Christian Dior lived only ten years after founding his maison, yet the designers who succeeded him extended his vision while adding their own artistry:

  • Yves Saint Laurent, Dior’s young protégé, introduced youthful modernism and beatnik influences.

  • Marc Bohan brought refined minimalism and longevity.

  • Gianfranco Ferré blended architecture with baroque Italian glamour.

  • John Galliano reimagined Dior with theatricality and bold storytelling.

  • Raf Simons returned the house to purity, structure, and a modern minimalism infused with emotion.

  • Maria Grazia Chiuri, the first woman to lead Dior, brought feminism to the forefront, translating Dior’s romantic codes into garments that echo empowerment, craftsmanship, and global collaboration.

Each era evolved, challenged, and expanded Dior’s original blueprint while staying rooted in the maison’s core values: femininity, structure, and storytelling.
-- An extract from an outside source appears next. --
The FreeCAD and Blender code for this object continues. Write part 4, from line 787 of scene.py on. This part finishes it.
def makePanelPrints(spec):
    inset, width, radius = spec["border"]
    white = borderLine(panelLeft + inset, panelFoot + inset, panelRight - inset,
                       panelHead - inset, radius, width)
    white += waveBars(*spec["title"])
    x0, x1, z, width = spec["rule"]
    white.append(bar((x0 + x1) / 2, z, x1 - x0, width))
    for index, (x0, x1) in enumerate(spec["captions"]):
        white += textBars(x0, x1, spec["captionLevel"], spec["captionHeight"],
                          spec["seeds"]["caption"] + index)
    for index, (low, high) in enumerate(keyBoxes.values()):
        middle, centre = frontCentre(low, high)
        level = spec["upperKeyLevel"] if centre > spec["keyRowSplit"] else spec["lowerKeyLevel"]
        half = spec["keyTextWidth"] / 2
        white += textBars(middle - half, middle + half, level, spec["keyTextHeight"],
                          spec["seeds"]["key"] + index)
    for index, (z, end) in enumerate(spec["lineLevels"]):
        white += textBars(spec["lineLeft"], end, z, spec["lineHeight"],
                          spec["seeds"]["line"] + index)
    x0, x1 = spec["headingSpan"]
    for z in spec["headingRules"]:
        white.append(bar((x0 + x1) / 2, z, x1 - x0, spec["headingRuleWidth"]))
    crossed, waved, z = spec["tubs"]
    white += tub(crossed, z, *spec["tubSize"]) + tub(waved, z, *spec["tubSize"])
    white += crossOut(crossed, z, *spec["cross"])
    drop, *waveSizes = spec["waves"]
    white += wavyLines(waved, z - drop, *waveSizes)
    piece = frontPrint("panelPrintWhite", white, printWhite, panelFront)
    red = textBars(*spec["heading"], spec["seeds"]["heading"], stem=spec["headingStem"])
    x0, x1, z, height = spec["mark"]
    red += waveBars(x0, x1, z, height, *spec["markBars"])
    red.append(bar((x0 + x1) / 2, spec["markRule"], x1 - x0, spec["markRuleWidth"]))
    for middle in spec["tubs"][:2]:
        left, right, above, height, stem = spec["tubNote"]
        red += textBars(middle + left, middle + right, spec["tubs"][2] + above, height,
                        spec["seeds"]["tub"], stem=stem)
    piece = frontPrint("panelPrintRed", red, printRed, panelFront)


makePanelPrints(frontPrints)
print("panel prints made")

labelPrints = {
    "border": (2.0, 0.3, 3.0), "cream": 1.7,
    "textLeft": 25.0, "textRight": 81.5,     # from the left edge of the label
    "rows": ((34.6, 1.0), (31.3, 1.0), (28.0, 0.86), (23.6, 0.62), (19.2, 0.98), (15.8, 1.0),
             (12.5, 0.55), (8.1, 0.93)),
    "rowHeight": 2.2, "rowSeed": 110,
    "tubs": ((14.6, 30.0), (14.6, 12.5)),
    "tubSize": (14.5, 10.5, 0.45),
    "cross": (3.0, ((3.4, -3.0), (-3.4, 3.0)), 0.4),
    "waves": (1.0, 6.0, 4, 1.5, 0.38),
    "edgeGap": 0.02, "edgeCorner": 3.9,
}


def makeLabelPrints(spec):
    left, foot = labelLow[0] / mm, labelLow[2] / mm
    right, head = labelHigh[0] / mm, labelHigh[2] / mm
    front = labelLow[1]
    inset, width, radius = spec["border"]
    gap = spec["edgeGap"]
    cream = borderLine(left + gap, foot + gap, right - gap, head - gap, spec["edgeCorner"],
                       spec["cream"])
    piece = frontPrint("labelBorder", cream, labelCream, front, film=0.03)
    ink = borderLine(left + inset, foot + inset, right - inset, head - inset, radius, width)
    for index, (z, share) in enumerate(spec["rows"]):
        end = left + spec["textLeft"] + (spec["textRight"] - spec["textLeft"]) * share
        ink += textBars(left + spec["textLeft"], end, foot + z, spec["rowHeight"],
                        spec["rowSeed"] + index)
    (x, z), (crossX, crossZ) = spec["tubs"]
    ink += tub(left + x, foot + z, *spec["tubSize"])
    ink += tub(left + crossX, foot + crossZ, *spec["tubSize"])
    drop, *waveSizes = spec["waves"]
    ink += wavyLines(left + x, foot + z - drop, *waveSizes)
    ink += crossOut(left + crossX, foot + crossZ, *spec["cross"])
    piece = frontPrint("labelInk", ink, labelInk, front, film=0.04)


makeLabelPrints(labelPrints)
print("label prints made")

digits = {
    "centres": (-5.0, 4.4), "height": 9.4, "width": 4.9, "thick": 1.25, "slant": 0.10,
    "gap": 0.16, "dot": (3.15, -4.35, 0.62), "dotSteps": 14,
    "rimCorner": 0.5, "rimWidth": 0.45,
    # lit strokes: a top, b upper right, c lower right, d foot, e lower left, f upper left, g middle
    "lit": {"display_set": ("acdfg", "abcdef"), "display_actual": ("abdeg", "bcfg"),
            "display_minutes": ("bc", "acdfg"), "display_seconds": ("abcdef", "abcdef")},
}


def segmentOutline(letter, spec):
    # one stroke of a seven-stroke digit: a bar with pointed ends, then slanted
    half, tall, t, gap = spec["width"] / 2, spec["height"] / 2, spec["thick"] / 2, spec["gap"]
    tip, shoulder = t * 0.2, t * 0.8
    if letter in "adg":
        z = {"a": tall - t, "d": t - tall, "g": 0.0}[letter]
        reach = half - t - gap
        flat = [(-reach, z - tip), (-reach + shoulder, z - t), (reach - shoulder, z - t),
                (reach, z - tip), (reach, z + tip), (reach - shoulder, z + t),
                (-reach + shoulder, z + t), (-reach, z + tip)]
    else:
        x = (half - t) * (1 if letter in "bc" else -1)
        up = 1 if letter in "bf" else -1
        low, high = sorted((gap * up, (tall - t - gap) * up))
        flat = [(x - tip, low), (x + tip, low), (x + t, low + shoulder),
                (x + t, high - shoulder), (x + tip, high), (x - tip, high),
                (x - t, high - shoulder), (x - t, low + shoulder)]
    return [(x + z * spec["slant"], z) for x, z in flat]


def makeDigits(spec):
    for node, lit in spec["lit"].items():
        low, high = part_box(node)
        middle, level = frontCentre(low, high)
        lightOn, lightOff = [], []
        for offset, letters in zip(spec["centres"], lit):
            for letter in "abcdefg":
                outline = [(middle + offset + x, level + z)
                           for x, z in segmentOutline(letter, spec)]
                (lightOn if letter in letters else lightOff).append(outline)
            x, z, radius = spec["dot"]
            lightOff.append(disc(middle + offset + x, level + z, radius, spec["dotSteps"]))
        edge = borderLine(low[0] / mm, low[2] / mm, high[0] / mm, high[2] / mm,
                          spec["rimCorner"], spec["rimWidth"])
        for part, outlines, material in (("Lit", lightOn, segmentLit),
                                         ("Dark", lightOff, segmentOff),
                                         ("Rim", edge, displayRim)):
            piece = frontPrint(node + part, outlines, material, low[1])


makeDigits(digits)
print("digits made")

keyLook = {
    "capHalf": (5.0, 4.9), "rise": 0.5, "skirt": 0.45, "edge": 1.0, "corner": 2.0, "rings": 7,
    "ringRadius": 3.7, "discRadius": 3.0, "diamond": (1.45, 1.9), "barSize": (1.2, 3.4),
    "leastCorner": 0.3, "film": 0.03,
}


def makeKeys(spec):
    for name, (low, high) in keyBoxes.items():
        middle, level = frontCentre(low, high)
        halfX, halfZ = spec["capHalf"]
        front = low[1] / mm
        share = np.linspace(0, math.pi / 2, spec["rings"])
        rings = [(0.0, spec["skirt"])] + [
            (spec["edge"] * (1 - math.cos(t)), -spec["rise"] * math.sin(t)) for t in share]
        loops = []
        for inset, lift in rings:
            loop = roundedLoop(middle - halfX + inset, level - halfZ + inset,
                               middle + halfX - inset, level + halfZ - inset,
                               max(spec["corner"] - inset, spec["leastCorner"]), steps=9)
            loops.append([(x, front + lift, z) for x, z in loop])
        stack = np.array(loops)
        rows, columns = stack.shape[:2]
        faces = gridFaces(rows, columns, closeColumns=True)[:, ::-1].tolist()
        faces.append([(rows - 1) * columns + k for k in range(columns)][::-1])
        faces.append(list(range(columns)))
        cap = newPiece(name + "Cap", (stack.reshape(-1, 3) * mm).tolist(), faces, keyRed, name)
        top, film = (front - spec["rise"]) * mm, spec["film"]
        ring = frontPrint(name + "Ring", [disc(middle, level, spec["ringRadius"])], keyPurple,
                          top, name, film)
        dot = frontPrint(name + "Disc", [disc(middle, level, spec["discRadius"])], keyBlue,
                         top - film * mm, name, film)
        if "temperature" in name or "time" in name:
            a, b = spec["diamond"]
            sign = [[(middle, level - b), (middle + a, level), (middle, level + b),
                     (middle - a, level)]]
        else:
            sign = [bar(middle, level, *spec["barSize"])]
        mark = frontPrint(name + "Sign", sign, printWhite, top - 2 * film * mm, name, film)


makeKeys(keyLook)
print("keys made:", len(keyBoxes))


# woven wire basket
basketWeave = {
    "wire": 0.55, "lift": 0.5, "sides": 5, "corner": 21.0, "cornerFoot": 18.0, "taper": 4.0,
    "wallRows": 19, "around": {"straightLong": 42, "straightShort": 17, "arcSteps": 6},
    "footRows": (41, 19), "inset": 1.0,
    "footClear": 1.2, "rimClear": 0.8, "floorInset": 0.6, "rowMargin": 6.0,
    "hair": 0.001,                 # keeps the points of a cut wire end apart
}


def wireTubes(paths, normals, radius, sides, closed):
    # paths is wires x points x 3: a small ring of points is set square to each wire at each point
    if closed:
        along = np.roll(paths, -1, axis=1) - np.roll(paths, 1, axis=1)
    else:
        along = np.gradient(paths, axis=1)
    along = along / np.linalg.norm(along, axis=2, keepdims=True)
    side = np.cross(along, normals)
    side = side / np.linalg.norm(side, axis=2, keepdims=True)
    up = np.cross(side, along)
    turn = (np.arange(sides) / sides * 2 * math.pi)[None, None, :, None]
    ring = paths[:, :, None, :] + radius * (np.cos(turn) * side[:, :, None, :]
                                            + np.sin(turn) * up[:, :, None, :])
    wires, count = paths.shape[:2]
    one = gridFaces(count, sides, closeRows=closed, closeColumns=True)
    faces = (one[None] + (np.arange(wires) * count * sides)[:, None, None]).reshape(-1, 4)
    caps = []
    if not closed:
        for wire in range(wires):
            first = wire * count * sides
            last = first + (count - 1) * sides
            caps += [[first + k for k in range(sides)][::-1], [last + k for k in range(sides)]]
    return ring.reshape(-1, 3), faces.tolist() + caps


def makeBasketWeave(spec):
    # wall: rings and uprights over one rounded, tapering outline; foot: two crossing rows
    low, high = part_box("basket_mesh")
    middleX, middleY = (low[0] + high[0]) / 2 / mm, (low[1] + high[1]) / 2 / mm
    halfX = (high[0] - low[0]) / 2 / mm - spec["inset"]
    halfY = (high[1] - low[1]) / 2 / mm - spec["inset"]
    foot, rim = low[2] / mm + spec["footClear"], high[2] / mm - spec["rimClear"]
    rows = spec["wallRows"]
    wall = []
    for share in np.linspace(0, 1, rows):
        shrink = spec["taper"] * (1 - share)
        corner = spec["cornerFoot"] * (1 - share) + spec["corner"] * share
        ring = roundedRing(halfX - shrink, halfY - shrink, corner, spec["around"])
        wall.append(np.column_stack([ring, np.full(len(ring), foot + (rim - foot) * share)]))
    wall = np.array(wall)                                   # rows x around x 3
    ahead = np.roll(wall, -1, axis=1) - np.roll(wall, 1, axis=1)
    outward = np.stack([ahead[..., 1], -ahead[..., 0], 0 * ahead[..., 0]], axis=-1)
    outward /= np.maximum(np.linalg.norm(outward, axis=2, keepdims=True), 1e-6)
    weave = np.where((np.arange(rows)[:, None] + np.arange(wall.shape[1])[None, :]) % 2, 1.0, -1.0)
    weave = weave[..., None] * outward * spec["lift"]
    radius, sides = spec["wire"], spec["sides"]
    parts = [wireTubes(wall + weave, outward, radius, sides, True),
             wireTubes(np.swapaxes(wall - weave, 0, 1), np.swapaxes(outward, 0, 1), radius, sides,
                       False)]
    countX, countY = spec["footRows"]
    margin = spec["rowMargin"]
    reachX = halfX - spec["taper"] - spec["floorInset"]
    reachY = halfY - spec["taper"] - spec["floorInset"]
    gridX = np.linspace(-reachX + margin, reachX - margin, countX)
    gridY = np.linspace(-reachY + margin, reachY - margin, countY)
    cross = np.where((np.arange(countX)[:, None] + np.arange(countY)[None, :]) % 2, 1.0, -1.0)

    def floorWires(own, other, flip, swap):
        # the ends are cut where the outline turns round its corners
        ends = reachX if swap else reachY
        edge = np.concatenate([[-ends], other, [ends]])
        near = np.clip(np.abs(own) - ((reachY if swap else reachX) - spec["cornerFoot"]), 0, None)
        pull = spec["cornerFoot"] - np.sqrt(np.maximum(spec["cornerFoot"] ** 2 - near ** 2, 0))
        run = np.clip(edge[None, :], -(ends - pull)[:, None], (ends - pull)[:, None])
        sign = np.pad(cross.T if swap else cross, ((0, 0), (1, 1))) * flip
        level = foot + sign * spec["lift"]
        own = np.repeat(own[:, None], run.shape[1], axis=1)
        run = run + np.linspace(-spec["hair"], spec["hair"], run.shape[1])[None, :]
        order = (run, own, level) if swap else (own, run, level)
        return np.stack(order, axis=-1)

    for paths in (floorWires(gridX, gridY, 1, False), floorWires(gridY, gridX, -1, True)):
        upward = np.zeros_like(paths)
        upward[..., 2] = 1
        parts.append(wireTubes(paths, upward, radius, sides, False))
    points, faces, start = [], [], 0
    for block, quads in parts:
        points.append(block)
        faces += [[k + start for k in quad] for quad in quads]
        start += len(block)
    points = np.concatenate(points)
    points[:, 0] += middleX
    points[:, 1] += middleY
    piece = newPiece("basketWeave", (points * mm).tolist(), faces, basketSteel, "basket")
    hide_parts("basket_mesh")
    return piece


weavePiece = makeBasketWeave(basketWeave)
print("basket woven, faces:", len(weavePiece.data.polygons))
Dior as a Symbol of Power, Grace, and Identity


From Princess Margaret to Rihanna, from Marlene Dietrich to Natalie Portman, Dior has dressed generations of icons. Wearing Dior has always been more than fashion—it is a declaration of self. Whether through the crisp lines of a tailored Bar jacket or the ethereal layers of a couture gown, Dior garments allow their wearers to step into a narrative of confidence and transcendence.
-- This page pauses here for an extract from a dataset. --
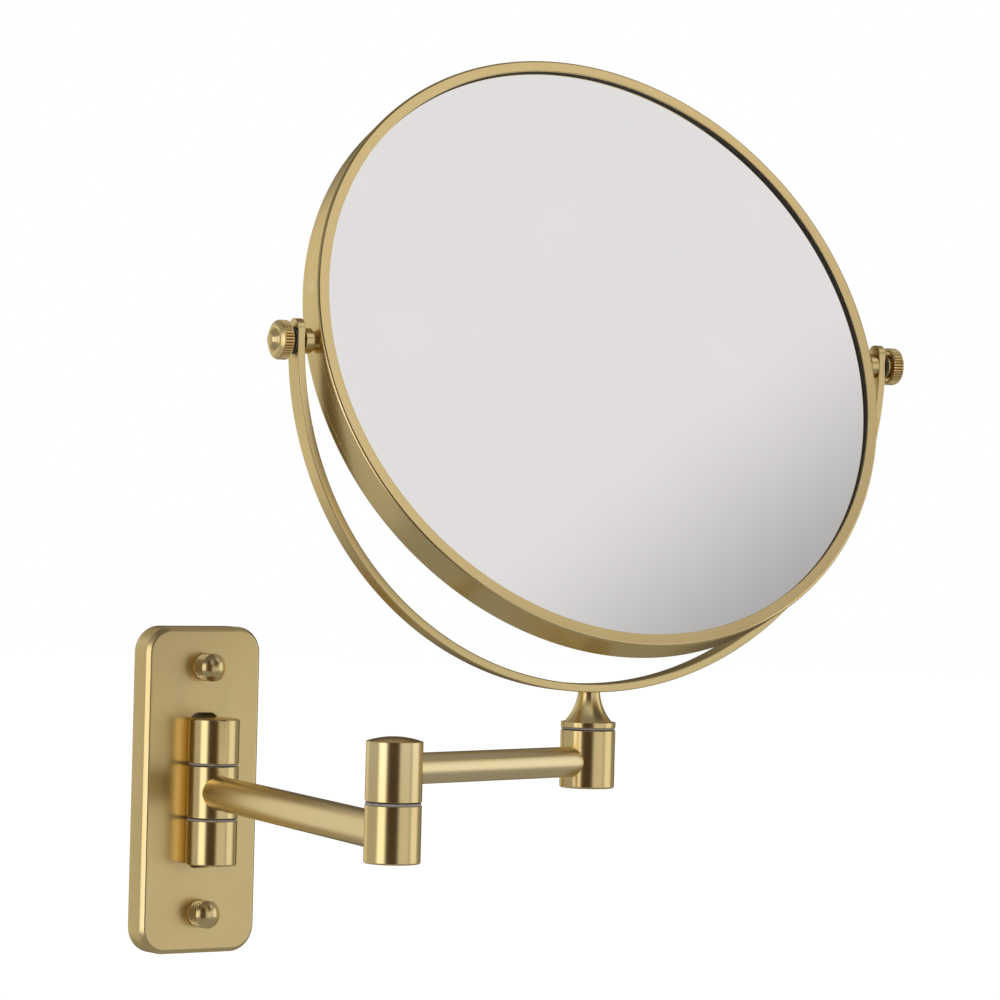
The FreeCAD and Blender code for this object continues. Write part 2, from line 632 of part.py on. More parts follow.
for item in doc.Objects:
    if "Invalid" in item.State or "Error" in item.State:
        raise RuntimeError(item.Name + " failed: " + str(item.State))
for piece in sub_parts:
    if piece.Shape.isNull() or not piece.Shape.isValid():
        raise RuntimeError(piece.Label + " has no valid shape")
labels = [piece.Label for piece in sub_parts]
if len(set(labels)) != len(labels):
    raise RuntimeError("two sub-parts share a label")

os.makedirs("parts", exist_ok=True)
for piece in sub_parts:
    piece.Shape.exportStep("parts/%s.step" % piece.Label)
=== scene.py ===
import json
import math

import bmesh
import bpy
import numpy
from mathutils import Matrix, Vector


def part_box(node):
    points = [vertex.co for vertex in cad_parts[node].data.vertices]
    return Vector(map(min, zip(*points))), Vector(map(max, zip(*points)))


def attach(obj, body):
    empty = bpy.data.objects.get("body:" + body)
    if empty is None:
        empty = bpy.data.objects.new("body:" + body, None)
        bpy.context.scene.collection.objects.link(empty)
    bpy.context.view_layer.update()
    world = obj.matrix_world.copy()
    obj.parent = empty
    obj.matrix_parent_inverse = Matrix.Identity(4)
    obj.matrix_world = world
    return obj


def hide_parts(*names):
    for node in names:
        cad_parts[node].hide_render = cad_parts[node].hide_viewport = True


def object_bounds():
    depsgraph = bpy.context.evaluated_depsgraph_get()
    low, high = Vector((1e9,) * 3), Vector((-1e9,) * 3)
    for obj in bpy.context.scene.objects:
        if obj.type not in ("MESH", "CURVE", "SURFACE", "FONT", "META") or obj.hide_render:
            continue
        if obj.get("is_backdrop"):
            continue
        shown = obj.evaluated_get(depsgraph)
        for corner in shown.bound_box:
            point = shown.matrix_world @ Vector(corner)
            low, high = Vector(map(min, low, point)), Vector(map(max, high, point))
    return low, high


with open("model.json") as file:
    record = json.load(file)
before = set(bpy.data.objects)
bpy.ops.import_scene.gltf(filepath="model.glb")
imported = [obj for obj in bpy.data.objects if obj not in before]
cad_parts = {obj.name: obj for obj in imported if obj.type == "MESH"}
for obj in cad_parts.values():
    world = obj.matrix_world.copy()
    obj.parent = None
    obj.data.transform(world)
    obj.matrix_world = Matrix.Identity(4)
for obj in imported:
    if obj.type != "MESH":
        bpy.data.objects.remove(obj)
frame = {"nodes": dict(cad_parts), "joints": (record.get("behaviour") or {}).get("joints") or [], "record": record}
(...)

Dior is also deeply tied to cinema, art, and global culture. The house’s collaborations with artists, photographers, and craftsmen across the world testify to its commitment to fashion as both an industry and an art form.

Perhaps Dior’s greatest gift to fashion was his belief that clothing should awaken emotion. He once said, “I wanted to be an architect, but as a designer, I’ve learned to build on the body.” His creations were not just garments—they were acts of poetry. They offered women the ability to feel transformed, celebrated, and seen.
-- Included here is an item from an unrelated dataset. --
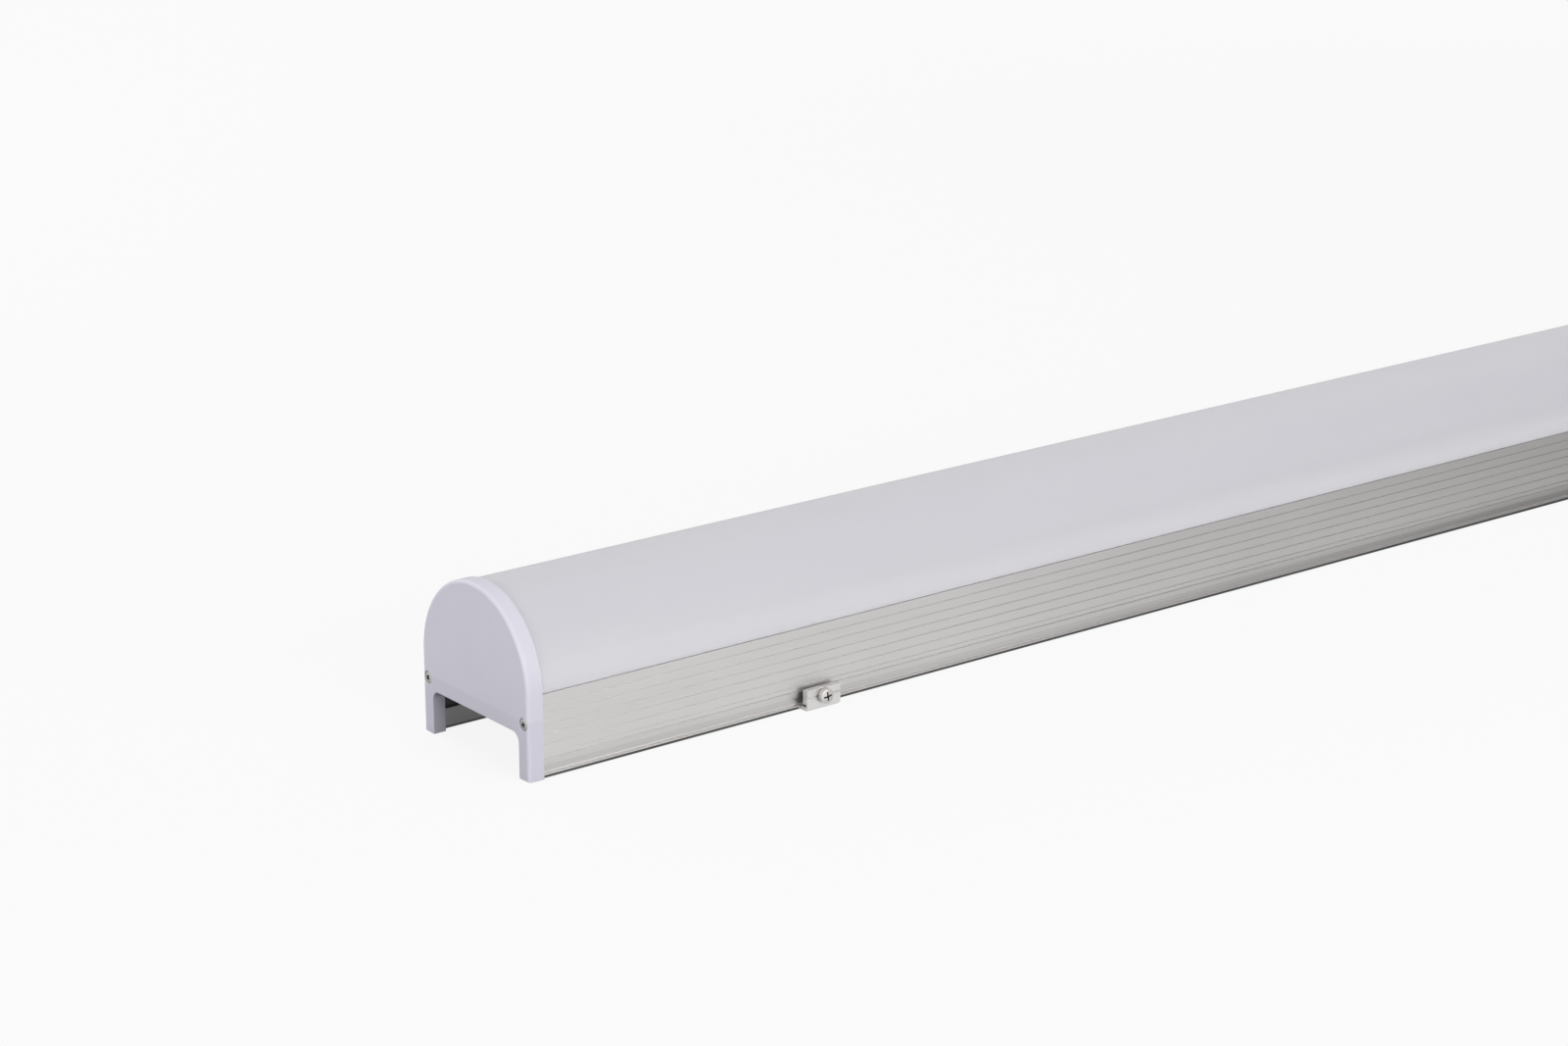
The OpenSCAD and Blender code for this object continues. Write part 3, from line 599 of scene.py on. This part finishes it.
def cap_outline(inset, arch_inset, x_out, x_arch, low):
    """Ring of (x, y, z) points of the cap's outline, arch included."""
    r = CAP_R - inset
    ring = [(x_out, -r, z) for z in (low,) + CAP_SIDE_ZS]
    for k in range(CAP_ARC_STEPS + 1):
        a = math.pi - math.pi * k / CAP_ARC_STEPS
        ring.append((x_out, r * math.cos(a), SEAM_Z + r * math.sin(a)))
    ring += [(x_out, r, z) for z in CAP_SIDE_ZS[::-1] + (low,)]
    side = ARCH_Y + arch_inset
    top = ARCH_Z + arch_inset
    c = ARCH_R + arch_inset
    arch = [(side, low), (side, CAP_SIDE_ZS[0])] + arc(side - c, top - c, c, 0.0, 90.0, 12)
    arch += [(y, top) for y in CAP_TOP_YS]
    arch += arc(-(side - c), top - c, c, 90.0, 180.0, 12)
    arch += [(-side, CAP_SIDE_ZS[0]), (-side, low)]
    return ring + [(x_arch, y, z) for y, z in arch]


def dome_outline(half, low, n=72):
    return [(-half, low)] + arc(0, SEAM_Z, half, 180.0, 0.0, n) + [(half, low)]


def screw_mouth(side):
    """Recess for a cap screw's head, with a rounded edge, and the hole for its shank."""
    place = at(-CAP_X, side * PORT[0], PORT[1]) @ spin(90, "Y")
    rounding = [math.radians(a) for a in (22.5, 45, 67.5, 90)]
    mouth = [(0, -0.6), (3.3, -0.6), (3.3, 0.0)]
    mouth += [(HEAD_HOLE_R + HEAD_HOLE_EDGE * (1 - math.sin(a)),
               HEAD_HOLE_EDGE * (1 - math.cos(a))) for a in rounding]
    mouth += [(HEAD_HOLE_R, 1.55), (2.75, 1.7), (SHANK_HOLE_R, 1.7), (SHANK_HOLE_R, 4.0),
              (0, 4.0)]
    return turned("cut", mouth, place, 72)


def make_cap():
    rings = []
    for k in range(CAP_EDGE_STEPS + 1):
        t = math.radians(90.0 * k / CAP_EDGE_STEPS)
        inward = 1 - math.sin(t)
        back = 1 - math.cos(t)
        rings.append(cap_outline(CAP_EDGE * inward, CAP_ARCH_EDGE * inward,
                                 -CAP_X + CAP_EDGE * back, -CAP_X + CAP_ARCH_EDGE * back,
                                 CAP_FOOT_EDGE * inward))
    chamfer_x = CAP_BACK_X - CAP_BACK_EDGE
    rings.append(cap_outline(0.0, 0.0, chamfer_x, chamfer_x, 0.0))
    rings.append(cap_outline(CAP_BACK_EDGE, CAP_BACK_EDGE, CAP_BACK_X, CAP_BACK_X,
                             CAP_BACK_EDGE))
    cap = loft("end_cap_shell", rings)
    # Pocket for the body, in cuts that leave the inner shell beside the channel
    pocket = prism("cut", dome_outline(POCKET_Y, 21.5), POCKET_X, CUT_X)
    legs = [prism("cut", [(s * 36.4, 1.0), (s * POCKET_Y, 1.0), (s * POCKET_Y, 22.0),
                          (s * 36.4, 22.0)], POCKET_X, CUT_X) for s in (-1, 1)]
    inner = prism("cut", [(-FOOT_Y, -1.0), (FOOT_Y, -1.0), (FOOT_Y, 22.1), (-FOOT_Y, 22.1)],
                  INNER_X, CUT_X)
    combine(cap, [pocket] + legs + [inner] + [screw_mouth(s) for s in (-1, 1)])
    return shade(cap, 28)


# Screws

Screw = namedtuple("Screw", "head_r head_h shank_r length cross_l cross_w bulge")

# The cross is given as shares of the head's width, and the bulge as a share of its height
CAP_SCREW = Screw(2.68, 1.6, 1.45, 14.0, 0.50, 0.15, 0.26)
CLAMP_SCREW = Screw(3.5, 2.35, 1.75, 6.1, 0.66, 0.105, 0.22)
TIP_CHAMFER = 0.4
THREAD_PITCH = 0.6
THREAD_DEPTH = 0.22
THREAD_END = -0.9               # the thread stops here below the head
CROWN_STEPS = 12
CROSS_DEPTH = 0.7               # share of the head's height
RECESS_SKIN = 0.08              # faces this far below the crown lie inside the cross
TURNED_SMOOTH = 35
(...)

The end of World War II marked a moment of profound rupture across Europe. Cities were in ruins, economies drained, and the spirit of society fractured by years of violence, rationing, and grief. In this landscape of survival, clothing had become functional, almost militarized—boxy suits, short hemlines, and austere fabrics dominated women’s wardrobes. The war had not only reshaped geopolitical borders but also the language of style and identity.

Into this environment stepped Christian Dior, a quiet, refined man with a radical imagination. In 1947—only two years after the end of the war—he introduced what would become one of the most transformative visions in fashion history: the “New Look.” More than a collection, it was a cultural resurgence—a vivid reminder that beauty could survive even after devastation.

Reclaiming Femininity After Years of Austerity

During the war, women entered factories, offices, and fields in unprecedented numbers. Clothing became utilitarian and almost masculine, reflecting a societal shift in gender roles. After the war, however, there was a deep yearning for softness, beauty, and a return to emotional expression.

Dior’s silhouettes responded to this longing. With cinched waists, billowing skirts, curved hips, and delicate fabrics, the New Look reintroduced romance, sensuality, and femininity into daily life. While some critics accused Dior of extravagance at a time when many still struggled, millions of women saw his designs as a rebirth—a reclaiming of identity after years of suppression.

It wasn’t merely about fashion. It was about healing.

THE FRENCH CHAPTER

France’s economy was battered in 1945. The fashion industry—once the jewel of the nation—was diminished and disoriented. Dior’s arrival marked a turning point. His couture house helped restore Paris’s status as the global capital of luxury.The New Look generated international attention, tourism, and exports. It revived French textiles and craftsmanship, employing thousands of artisans—embroiderers, feather-workers, milliners, and perfumers. In this sense, Dior’s postwar influence wasn’t only aesthetic; it was economic and political. He became a symbol of French recovery, a cultural ambassador whose work strengthened national pride in a time of collective reconstruction.


                            The trauma of war often strips life down to essentials. Dior, who had experienced loss, uncertainty, and the collapse of society himself, understood this intimately. His clothes offered not just luxury but emotional refuge—spaces where women could rediscover joy, softness, and dignity. His designs said: Beauty still exists. Life can be sweet again. This message resonated globally. American women, in particular, embraced Dior’s looks as symbols of hope and optimism in a world trying to rebuild itself. The postwar era also saw the birth of global consumer culture. Dior was among the first couturiers to understand the power of branding, licensing, and international expansion. In doing so, he helped define the structure of the modern luxury house:

  • perfumes like Miss Dior (1947), capturing the mood of renewal,

  • accessories, hosiery, and ready-to-wear lines,

  • boutiques across the world.

This business model—born in the years immediately after WWII—still shapes the operations of major fashion houses today.

The New Look was far from universally welcomed. In countries like Britain, still under strict rationing, Dior’s voluminous skirts sparked protests. Yet even these criticisms highlight one thing: Dior’s fashion forced a conversation about recovery, resources, and cultural values.

To many women, the look was not indulgence—it was liberation from the emotional restraint of wartime. In a world learning to breathe again, Dior gave fashion permission to dream.

Renewal

Christian Dior’s contribution to the post–World War II era transcends clothing. His designs became symbols of:

  • Rebirth after destruction,

  • Romanticism after austerity,

  • Imagination after trauma,

  • Identity after dislocation.

Dior did not just change fashion; he helped shape the emotional landscape of a world stepping out of the shadows of war. His legacy remains one of hope—proof that beauty can be a form of resistance, and that in rebuilding society, elegance and creativity play as vital a role as economics and politics.